Investors should also be wary of airdrop speculation. Historically, testnet farming has rarely paid out at the rate users expect, and Monad's eventual token distribution could disappoint the most aggressive farmers. Always do your own research, never overcommit capital, and remember that unconfirmed tokenomics can change dramatically between testnet and mainnet.
Ecosystem and Partnerships to Track
Several categories of projects are already building on Monad ahead of launch:
- DEXes and liquidity protocols prepping for the mainnet debut
- Lending markets porting over existing Ethereum designs
- NFT platforms attracted by cheap minting costs
- Gaming and social dApps that need high throughput for in-app interactions
Watching which teams commit early — and whether their TVL holds up after launch — will tell you a lot about whether Monad's community is sticky or transient.
Key Takeaways
Monad crypto represents one of the most ambitious attempts yet to scale an EVM-equivalent chain without compromising on decentralization or developer experience. Its combination of parallel execution, MonadDB, and full Solidity compatibility makes it a credible challenger in a crowded L1 landscape.
- Monad is an EVM-compatible Layer 1 focused on speed and scale.

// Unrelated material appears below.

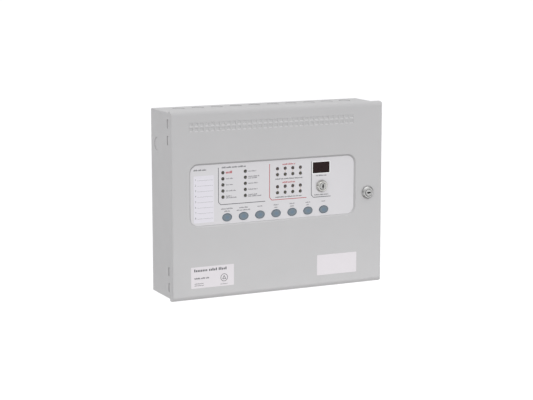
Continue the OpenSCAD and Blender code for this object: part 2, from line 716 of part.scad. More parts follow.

- Parallel execution and MonadDB target around 10,000 TPS with one-second blocks.
- Backed by Paradigm and a veteran team with deep systems engineering roots.
- The token launch and airdrop expectations are driving major speculation.
- Real adoption will depend on ecosystem growth, not just raw throughput.
If Monad delivers on its testnet promises when mainnet goes live, it could become a serious venue for the next wave of DeFi, NFT, and consumer crypto apps. Until then, treat the buzz as a research project — not a guarantee.